Но пришла она, «замена счастию», привычка, и вот уже «дом у нас — полная чаша», и «папа варенья наварил, малины, смородины», и общество появилось, и верховая езда, и туалеты. И прислуга «хотя и литовка», но очень милая, на папин день рождения так элегантно прислуживала, в кружевных перчатках с оборочками (прилагается рисунок перчаток), и курорт Нида — как Нормандия, только красивее… А сад, сад — и зимний, и осенний, и цветущий — описывается без конца. «Папа все время в саду, он сам его усыпал гравием, нанес песку. Хотя внутренне тут папа очень одинок, несмотря на очень дружеское и НАСТОЯЩЕЕ отношение к нему. Он тут всеобщий любимец, и им гордятся — и студенты, и профессора. А его спорое овладение языком ставят в пример не только с кафедр профессора, но и в печати. Но он очень грустный всегда и такой озабоченный…» Да, тяжело, очень тяжело было в доме, и всамделишные, невыдуманные эти страдания. Стареющая, тоскующая, страдающая за детей женщина, во все, даже в приготовление именинного кренделя, вкладывающая и душу, и талант. Страдание за мужа, что он все-таки в глуши, и могли бы больше ценить, что вечно не хватает денег, что любимая дочь далеко, а другие дочери трудные — больная Ириша, угрюмая Суся. В доме царит молчание, никто друг с другом не разговаривает, «нет ни общения, ни разрыва», как пишет она. Душа мечется, болит беспрестанно, но эта боль может еще выражаться в словах, в длинных, всегда завершенных фразах, написанных безукоризненным почерком, выбираются определения и причастия, элегантно, в углу страницы выписываются даты (даже дни недели — 24 ноября, суббота), соблюдаются яти, еры, не экономятся все эти точки с запятой, многоточия, тире. Для этой боли и этой жизни есть человеческая форма, она рассчитана на сочувствие и изживаема. Но вот когда на этот хрупкий и изысканный, такой женственный и уязвимый мир надавило кровавое, раздвоенное чертом копыто, расквасив заодно и сочную, веселую травку, этих беглецов приютившую, только потому, что легла она у большевистского стада на дороге, — тогда уже наступает безмолвие. Ни одного звука, ни одной запятой не долетает из «освобожденной Литвы». Поистине есть время, когда молчание страшнее жалоб и слез. (Недаром Цветаева, десятилетиями многостранично стенавшая в своих письмах, в последний год в России почти онемела.)

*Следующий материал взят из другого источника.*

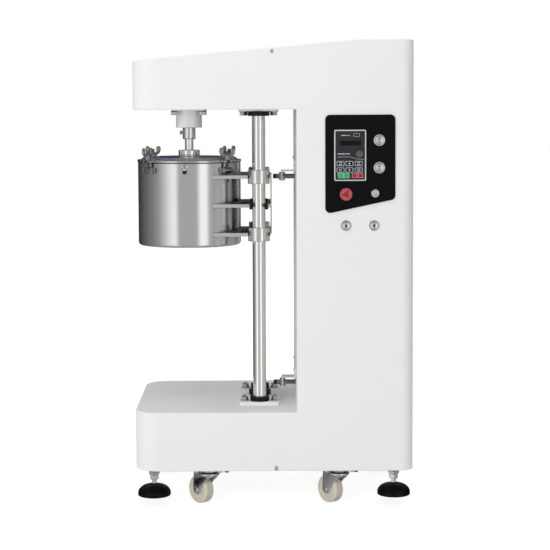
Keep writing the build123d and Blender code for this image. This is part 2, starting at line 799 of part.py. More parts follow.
# Lid: rim with four slotted ears, shallow dome and flat boss
with BuildPart() as jar_lid:
    with BuildSketch(Plane.XZ):
        with BuildLine():
            Polyline(
                (lid_bore_radius, lid_bottom + lid_rise),
                (lid_boss_radius, lid_bottom + lid_rise),
                (lid_dome_radius, lid_bottom),
                (lid_radius, lid_bottom),
                (lid_radius, lid_rim_top),
                (lid_dome_radius, lid_rim_top),
                (lid_boss_radius, lid_top),
                (lid_bore_radius, lid_top),
                close=True,
            )
        make_face()
    revolve(axis=Axis.Z)
    lid_body = jar_lid.part.moved(Location((spindle_x, mid_y, 0)))
with BuildPart() as jar_lid:
    add(lid_body)
    for plane in closure_planes:
        with BuildSketch(plane.offset(-ear_width / 2)):
            with Locations(((lid_dome_radius + closure_radius + ear_reach) / 2, (lid_bottom + lid_rim_top) / 2)):
                Rectangle(closure_radius + ear_reach - lid_dome_radius, lid_rim)
        extrude(amount=ear_width)
        with BuildSketch(plane.offset(-ear_slot / 2)):
            with Locations((closure_radius + ear_reach, (lid_bottom + lid_rim_top) / 2)):
                Rectangle(2 * ear_reach + ear_slot, 2 * lid_rim)
        extrude(amount=ear_slot, mode=Mode.SUBTRACT)
    rim_edges = jar_lid.edges().filter_by(GeomType.CIRCLE)
    fillet(rim_edges.filter_by(lambda edge: abs(edge.radius - lid_radius) < slide_gap), 0.8)
jar_lid.part.label = "jar_lid"
export_step(jar_lid.part, "parts/jar_lid.step")

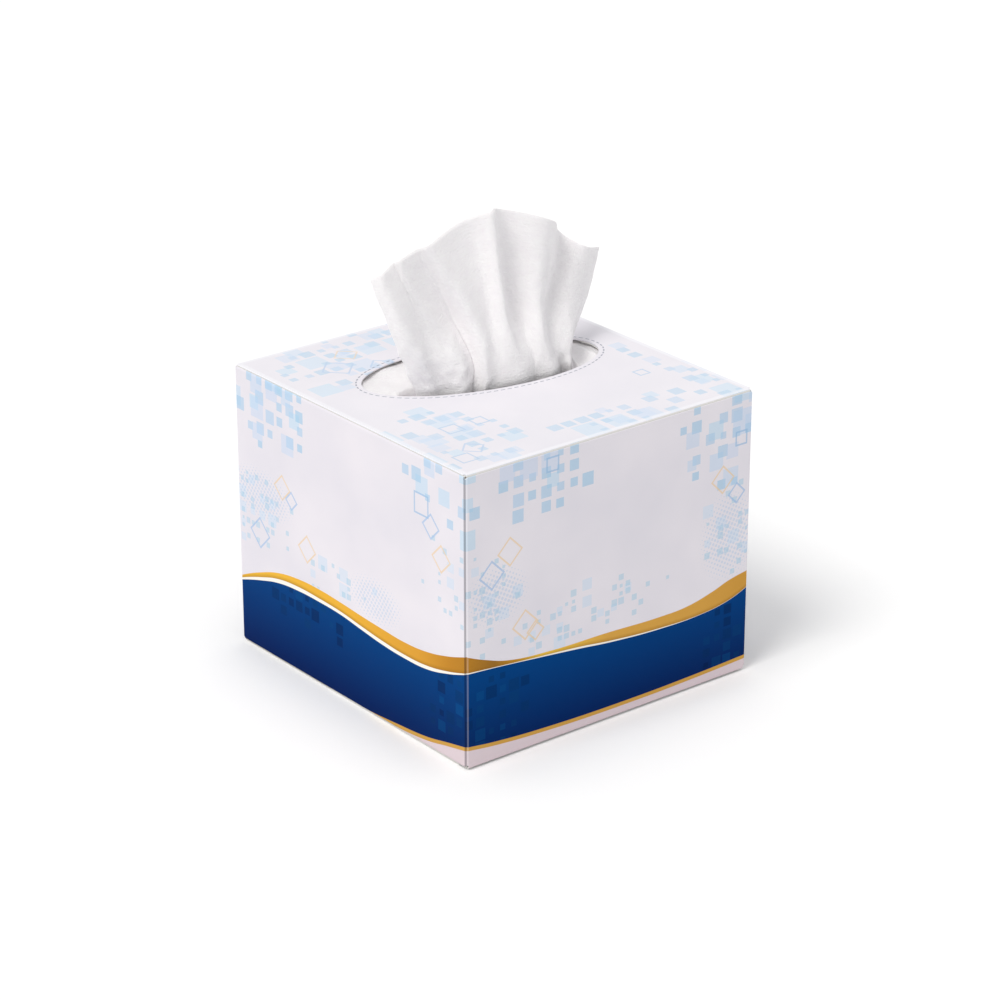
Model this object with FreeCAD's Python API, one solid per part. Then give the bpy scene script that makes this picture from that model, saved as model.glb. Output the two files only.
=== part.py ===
import FreeCAD, Part
import math
import os

# A cube carton of facial tissues with an oval opening in its top and one sheet pulled half out.
# Millimetres. The origin is the middle of the base, +Z up. The front wall faces -Y, the left wall -X.

Vec = FreeCAD.Vector

# Carton
box_width = 115.0
box_depth = 120.0
box_height = 98.0
board = 0.45
fold_radius = 1.0
top_edge_inset = 0.4
front_wall_drop = 0.9
front_corner_round = 1.3
corner_drop = 0.5
tuck_length = 20.0
tuck_corner = 6.0
dust_flap_length = 14.0
dust_flap_taper = 5.0
outer_flap_gap = 5.0
inner_flap_length = 72.0
minor_flap_length = 42.0
minor_flap_taper = 4.0
glue_flap_width = 14.0
glue_flap_taper = 4.0
glue_flap_end_gap = 3.0
fold_stub = 3.0

# Oval opening in the top panel
opening_x = 2.9
opening_y = 8.8
opening_half_length = 41.7
opening_half_width = 20.1
opening_turn = -9.9

# Sheets: each is folded once lengthwise and once across, and interleaved with the next
sheet_width = 210.0
sheet_length = 200.0
ply_thickness = 0.3
layer_gap = 1.3
rest_gap = 0.3

# Stack of the sheets that are left
stack_height = 75.0
stack_side_gap = 4.2
stack_bulge = 1.2
stack_crown = 1.5
stack_corner = 1.5

# Way of the raised sheet below the opening
sheet_front = -10.0
bend_radius = 13.0
back_fold_radius = 1.5
back_fold_gap = 2.0
line_steps = 3

# Next sheet, which fills the opening round the raised one. Its two edges run, in plan, from the front on
# the left round the back to the front on the right.
next_inner = [(-22.0, -16.0), (-25.0, -7.0), (-30.5, -1.0), (-31.0, 4.0), (-26.0, 7.5), (-10.0, 8.0),
              (15.0, 8.0), (28.5, 7.0), (33.0, 3.0), (32.5, -3.0), (30.0, -10.0), (29.0, -20.0)]
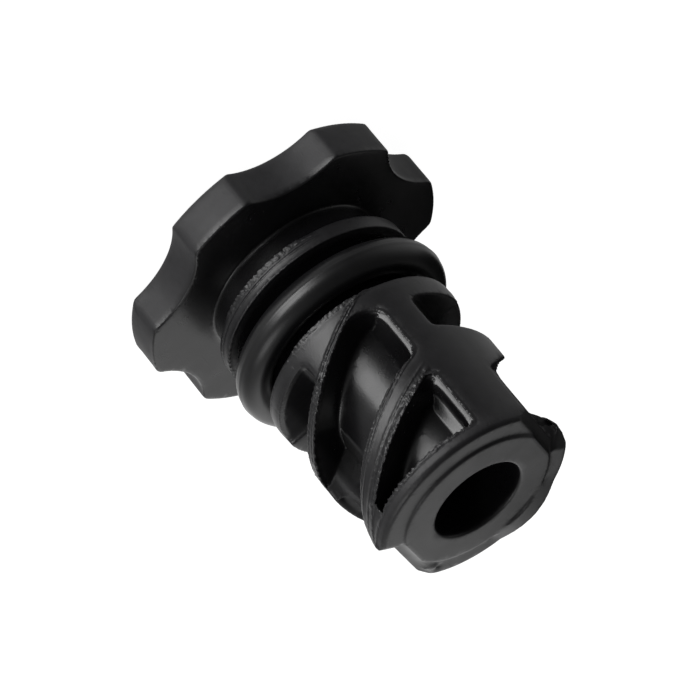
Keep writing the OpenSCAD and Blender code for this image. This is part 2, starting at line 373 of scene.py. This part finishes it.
def polish(points):
    """How glossy the mould left each place, from 0, satin, to 1, polished.

    The head's sides are satin and its underside smooth. The neck and the walls inside
    the grooves are the glossiest, and the end flange's rim is nearly satin.
    """
    x, y, z = points.T
    radius = np.hypot(x, y)
    outer = smoothstep(12.2, 12.9, radius)
    flat = smoothstep(9.8, 10.8, np.abs(x)) * (1 - outer)
    neck = smoothstep(HEAD_T + 0.3, HEAD_T + 0.6, z)
    under = smoothstep(HEAD_T - 0.5, HEAD_T - 0.1, z) * (1 - neck)
    shank = smoothstep(COLLAR_Z - 0.4, COLLAR_Z, z)
    rim = smoothstep(END_FLANGE_Z, END_FLANGE_Z + 0.4, z) * outer
    end = smoothstep(END_Z - 0.5, END_Z - 0.2, z)
    level = 0.12 + 0.63 * under
    level = level + neck * (0.85 - 0.4 * outer - level)
    level = level + shank * (0.52 - 0.15 * flat + 0.25 * (1 - outer) * (1 - flat) - level)
    level = level + rim * (0.22 - level)
    return level + end * (0.6 - level)


def core_share(points, normals):
    """1 on the floor of the grooves, which is the core above the first rib."""
    x, y, z = points.T
    above = z - edge_height(RIB_1_TOP, slide_side(x, y))
    share = near(np.hypot(x, y), CORE_R, 0.35) * smoothstep(-0.2, 0.2, above)
    return share * (z < END_FLANGE_Z) * (1 - smoothstep(0.3, 0.6, np.abs(normals[:, 2])))


def wall_facing(points, normals):
    """Share and facing of the grooves' side walls: bright bars at rim and foot, else dark."""
    x, y, z = points.T
    left = slide_side(x, y)
    half = np.where(y < 0, 1.0, -1.0)
    depth = WEB_RIM_Y - np.abs(y)
    on_shank = (z > COLLAR_Z + 1) * (z < END_FLANGE_Z)
    inside = 1 - smoothstep(12.9, 13.1, np.hypot(x, y))
    by_web = (left > -6.6) * (left < -2.8) * smoothstep(6.2, 6.8, np.abs(y))
    upright = smoothstep(-0.3, -0.1, half * normals[:, 0]) * (np.abs(normals[:, 2]) < 0.6)
    bar = smoothstep(0, 0.2, depth) * (1 - smoothstep(*BAR_DEPTH, depth))
    foot = (z > edge_height(RIB_2_TOP, left) - 0.5) * smoothstep(*FOOT_DEPTH, depth)
    lit = np.maximum(bar, foot)[:, None]
    aim = lit * BAR_FACING + (1 - lit) * DARK_FACING
    facing = np.stack([half * aim[:, 0], half * aim[:, 1], aim[:, 2]], axis=1)
    return on_shank * inside * by_web * upright, facing


def nook_share(points, normals):
    """1 on the floor of the small pockets between the collar and the first rib, with
    the sign + in front and - at the back."""
    x, y, z = points.T
    level = (z > 21.2) * (1 - smoothstep(23.0, 23.3, z)) * smoothstep(0.4, 0.7, normals[:, 2])
    by_side = smoothstep(4, 4.6, slide_side(x, y)) * (1 - smoothstep(12.2, 12.6, np.hypot(x, y)))
    return level * by_side * np.where(y < 0, 1.0, -1.0)


def corner_facing(points, normals):
    """Share and facing of the grooves' far corners, which turns outward toward the rim."""
    x, y, z = points.T
    radius = np.hypot(x, y)
    half = np.where(x > 0, 1.0, -1.0)
    over = z - edge_height(RIB_1_TOP, np.abs(x))
    in_groove = smoothstep(-0.5, -0.1, over) * (over < 12)
    at_side = smoothstep(7.0, 7.8, np.abs(x)) * (half * y > -8) * (half * y < 1)
    upright = (1 - smoothstep(12.5, 13, radius)) * (1 - smoothstep(0.4, 0.7, normals[:, 2]))
    rim = smoothstep(9.5, 13, radius)
    facing = [half * (-0.2 + 1.0 * rim), -half * (0.84 - 0.6 * rim), np.full(len(points), 0.5)]
    return in_groove * at_side * upright, np.stack(facing, axis=1)


def leaned_normals(points, normals):
    """The mesh's normals, leaned where the mould's ground faces catch the light.

    The core, the walls, the nooks and the far corners are leaned one after another:
    a share of a fixed direction is added, or the normal is mixed with a facing. Then
    the length is made 1 again.
    """
    leaned = normals + LEAN * core_share(points, normals)[:, None] * np.array([0, 0, 1])
    share, facing = wall_facing(points, normals)
    leaned = leaned + WALL_SHARE * share[:, None] * (facing - leaned)
    leaned = leaned - NOOK_LEAN * nook_share(points, normals)[:, None] * np.array([0, 1, 0])
    share, facing = corner_facing(points, normals)
    leaned = leaned + CORNER_PULL * share[:, None] * facing
    return leaned / np.linalg.norm(leaned, axis=1)[:, None]


def placed(name, data):
    """An object in the scene for a mesh, a lamp or a camera."""
    obj = bpy.data.objects.new(name, data)
    bpy.context.scene.collection.objects.link(obj)
    return obj


def mesh_object(name, points, faces):
    """A smooth-shaded mesh from points in millimetres, standing on the frame."""
    mesh = bpy.data.meshes.new(name)
    mesh.from_pydata((points * MM).tolist(), [], faces)
    mesh.polygons.foreach_set("use_smooth", [True] * len(mesh.polygons))
    mesh.update()
    return placed(name, mesh)


def moulding():
    """The cap's moulding in place of its frame node, kept inside the CAD's box."""
    points, triangles, quads, edges = moulded_surface(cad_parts["cap_body"])
    points = np.clip(points, np.array(cad_low) / MM, np.array(cad_high) / MM)
    obj = mesh_object("cap_moulding", points, triangles.tolist() + quads.tolist())
    for name, values in (("edge", edges), ("polish", polish(points))):
        mark = obj.data.attributes.new(name, "FLOAT", "POINT")
        mark.data.foreach_set("value", values.astype(np.float32))
    normals = np.zeros(3 * len(points), np.float32)
    obj.data.vertices.foreach_get("normal", normals)
    leaned = leaned_normals(points, normals.reshape(-1, 3))
    obj.data.normals_split_custom_set_from_vertices(leaned.tolist())
    return obj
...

Остаются водяные знаки, предания, легенды.

— Иришу арестовали прямо на улице. Потом папу.

Вернувшись после смерти Сталина, в одну из первых амнистий весны 1953 года, из мордовских лагерей, моя мама, загорелая, еще молодая и красивая, как-то рассказала: «Один раз нашу бригаду послали перебирать в подвале гнилую картошку. Для кухни. Мы спустились — вонь страшная, липкая грязь, мрак. Присели на перевернутые ведра. И моя напарница, Ирина Львовна Карсавина, племянница знаменитой Тамары, говорит мне: „Оленька, закройте глаза и понюхайте эту гнилую картофелину. Вот точно так же пахнут самые дорогие парижские духи“».

А в Абези, где метели по крышу заметали бараки, образовывая снежные коридоры, защищенные от ветра, шли занятия Лев-платоновичевой академии…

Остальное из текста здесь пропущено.